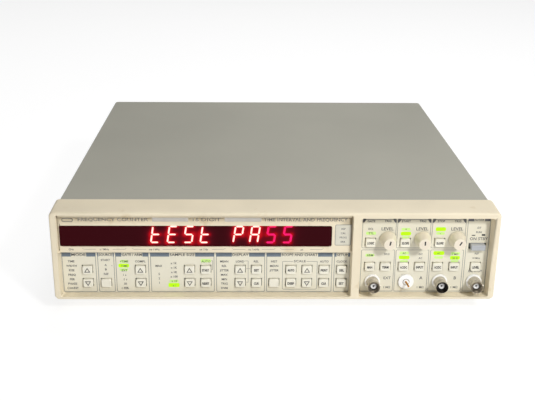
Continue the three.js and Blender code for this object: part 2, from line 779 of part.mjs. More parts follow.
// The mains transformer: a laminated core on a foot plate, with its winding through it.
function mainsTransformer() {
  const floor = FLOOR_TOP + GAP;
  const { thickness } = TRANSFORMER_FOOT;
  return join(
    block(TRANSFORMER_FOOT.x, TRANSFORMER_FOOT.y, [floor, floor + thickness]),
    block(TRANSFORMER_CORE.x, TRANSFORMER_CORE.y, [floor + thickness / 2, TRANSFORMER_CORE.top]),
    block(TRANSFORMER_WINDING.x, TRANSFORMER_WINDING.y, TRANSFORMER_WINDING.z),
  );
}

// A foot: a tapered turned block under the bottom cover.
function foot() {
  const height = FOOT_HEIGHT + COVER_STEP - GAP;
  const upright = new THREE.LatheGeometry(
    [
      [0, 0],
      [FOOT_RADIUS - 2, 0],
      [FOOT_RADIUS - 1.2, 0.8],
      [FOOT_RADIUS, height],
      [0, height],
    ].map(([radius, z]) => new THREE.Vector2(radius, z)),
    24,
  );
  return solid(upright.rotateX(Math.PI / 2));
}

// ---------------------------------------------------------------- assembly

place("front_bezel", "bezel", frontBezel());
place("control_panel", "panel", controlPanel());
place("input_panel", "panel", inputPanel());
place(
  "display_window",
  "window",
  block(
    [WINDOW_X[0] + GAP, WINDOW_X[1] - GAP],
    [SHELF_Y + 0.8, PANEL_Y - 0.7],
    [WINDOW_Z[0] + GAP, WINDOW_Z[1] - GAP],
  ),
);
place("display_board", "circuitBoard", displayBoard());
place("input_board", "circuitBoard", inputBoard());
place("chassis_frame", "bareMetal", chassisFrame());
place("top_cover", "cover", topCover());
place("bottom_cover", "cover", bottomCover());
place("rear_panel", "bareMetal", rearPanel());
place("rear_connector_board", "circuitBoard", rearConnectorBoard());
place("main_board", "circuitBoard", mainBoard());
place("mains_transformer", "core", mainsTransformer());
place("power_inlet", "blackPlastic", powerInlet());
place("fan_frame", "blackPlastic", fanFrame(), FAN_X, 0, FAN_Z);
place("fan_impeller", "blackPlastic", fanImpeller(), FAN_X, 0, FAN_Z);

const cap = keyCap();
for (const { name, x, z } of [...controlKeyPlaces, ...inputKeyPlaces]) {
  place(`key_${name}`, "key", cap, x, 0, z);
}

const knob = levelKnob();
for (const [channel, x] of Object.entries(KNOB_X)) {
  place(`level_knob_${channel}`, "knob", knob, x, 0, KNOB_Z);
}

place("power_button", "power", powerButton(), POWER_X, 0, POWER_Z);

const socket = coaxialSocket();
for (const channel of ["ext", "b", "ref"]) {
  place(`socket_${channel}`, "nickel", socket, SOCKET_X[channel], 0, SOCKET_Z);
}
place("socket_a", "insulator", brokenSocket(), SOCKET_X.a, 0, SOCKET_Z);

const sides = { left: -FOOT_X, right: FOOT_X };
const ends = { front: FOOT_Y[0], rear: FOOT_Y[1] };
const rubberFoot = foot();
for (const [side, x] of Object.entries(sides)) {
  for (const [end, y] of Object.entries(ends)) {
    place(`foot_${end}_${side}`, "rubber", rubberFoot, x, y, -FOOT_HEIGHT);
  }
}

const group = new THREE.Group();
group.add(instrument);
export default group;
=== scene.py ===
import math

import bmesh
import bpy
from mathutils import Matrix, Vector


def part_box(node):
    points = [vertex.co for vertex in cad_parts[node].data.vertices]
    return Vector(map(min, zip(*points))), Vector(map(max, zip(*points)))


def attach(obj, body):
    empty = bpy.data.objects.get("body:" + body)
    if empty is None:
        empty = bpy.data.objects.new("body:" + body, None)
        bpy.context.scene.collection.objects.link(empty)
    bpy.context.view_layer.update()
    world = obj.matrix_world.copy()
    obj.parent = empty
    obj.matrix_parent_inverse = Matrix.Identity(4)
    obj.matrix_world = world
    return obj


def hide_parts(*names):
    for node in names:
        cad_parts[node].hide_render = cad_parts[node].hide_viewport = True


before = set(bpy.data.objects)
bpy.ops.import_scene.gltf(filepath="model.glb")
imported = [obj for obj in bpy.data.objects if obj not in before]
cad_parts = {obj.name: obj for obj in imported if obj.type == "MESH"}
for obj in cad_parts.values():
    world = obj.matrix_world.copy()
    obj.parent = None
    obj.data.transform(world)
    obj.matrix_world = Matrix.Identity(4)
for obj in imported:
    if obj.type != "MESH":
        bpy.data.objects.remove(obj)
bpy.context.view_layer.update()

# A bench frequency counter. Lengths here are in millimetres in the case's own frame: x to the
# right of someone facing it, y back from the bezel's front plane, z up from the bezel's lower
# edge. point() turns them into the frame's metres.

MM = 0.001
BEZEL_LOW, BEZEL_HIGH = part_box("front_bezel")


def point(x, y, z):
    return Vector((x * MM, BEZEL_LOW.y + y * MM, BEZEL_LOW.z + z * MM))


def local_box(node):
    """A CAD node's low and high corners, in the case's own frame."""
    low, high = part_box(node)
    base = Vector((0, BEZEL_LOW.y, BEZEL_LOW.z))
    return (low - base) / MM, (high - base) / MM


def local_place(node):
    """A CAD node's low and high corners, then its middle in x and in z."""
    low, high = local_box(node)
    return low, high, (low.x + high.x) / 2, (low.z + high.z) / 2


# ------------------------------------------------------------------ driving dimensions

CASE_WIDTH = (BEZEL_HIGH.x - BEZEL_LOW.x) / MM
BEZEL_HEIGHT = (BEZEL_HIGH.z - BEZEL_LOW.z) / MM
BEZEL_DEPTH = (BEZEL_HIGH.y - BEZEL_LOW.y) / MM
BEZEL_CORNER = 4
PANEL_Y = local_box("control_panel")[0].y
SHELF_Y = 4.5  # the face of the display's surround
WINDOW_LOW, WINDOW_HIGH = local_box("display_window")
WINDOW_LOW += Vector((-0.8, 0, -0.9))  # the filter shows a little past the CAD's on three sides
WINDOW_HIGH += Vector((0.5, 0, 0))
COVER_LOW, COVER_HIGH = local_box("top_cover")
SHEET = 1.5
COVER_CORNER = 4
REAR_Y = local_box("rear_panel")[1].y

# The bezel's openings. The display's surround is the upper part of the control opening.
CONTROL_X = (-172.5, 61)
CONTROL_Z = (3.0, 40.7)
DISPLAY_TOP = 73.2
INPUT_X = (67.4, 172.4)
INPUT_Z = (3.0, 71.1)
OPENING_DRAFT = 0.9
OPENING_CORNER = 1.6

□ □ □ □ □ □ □

● Requirement:
Exactly and only the lines from the line with "const cap = keyCap();" to the line with "imported = [obj", both included, are to be printed.

● Result:
const cap = keyCap();
for (const { name, x, z } of [...controlKeyPlaces, ...inputKeyPlaces]) {
  place(`key_${name}`, "key", cap, x, 0, z);
}

const knob = levelKnob();
for (const [channel, x] of Object.entries(KNOB_X)) {
  place(`level_knob_${channel}`, "knob", knob, x, 0, KNOB_Z);
}

place("power_button", "power", powerButton(), POWER_X, 0, POWER_Z);

const socket = coaxialSocket();
for (const channel of ["ext", "b", "ref"]) {
  place(`socket_${channel}`, "nickel", socket, SOCKET_X[channel], 0, SOCKET_Z);
}
place("socket_a", "insulator", brokenSocket(), SOCKET_X.a, 0, SOCKET_Z);

const sides = { left: -FOOT_X, right: FOOT_X };
const ends = { front: FOOT_Y[0], rear: FOOT_Y[1] };
const rubberFoot = foot();
for (const [side, x] of Object.entries(sides)) {
  for (const [end, y] of Object.entries(ends)) {
    place(`foot_${end}_${side}`, "rubber", rubberFoot, x, y, -FOOT_HEIGHT);
  }
}

const group = new THREE.Group();
group.add(instrument);
export default group;
=== scene.py ===
import math

import bmesh
import bpy
from mathutils import Matrix, Vector


def part_box(node):
    points = [vertex.co for vertex in cad_parts[node].data.vertices]
    return Vector(map(min, zip(*points))), Vector(map(max, zip(*points)))


def attach(obj, body):
    empty = bpy.data.objects.get("body:" + body)
    if empty is None:
        empty = bpy.data.objects.new("body:" + body, None)
        bpy.context.scene.collection.objects.link(empty)
    bpy.context.view_layer.update()
    world = obj.matrix_world.copy()
    obj.parent = empty
    obj.matrix_parent_inverse = Matrix.Identity(4)
    obj.matrix_world = world
    return obj


def hide_parts(*names):
    for node in names:
        cad_parts[node].hide_render = cad_parts[node].hide_viewport = True


before = set(bpy.data.objects)
bpy.ops.import_scene.gltf(filepath="model.glb")
imported = [obj for obj in bpy.data.objects if obj not in before]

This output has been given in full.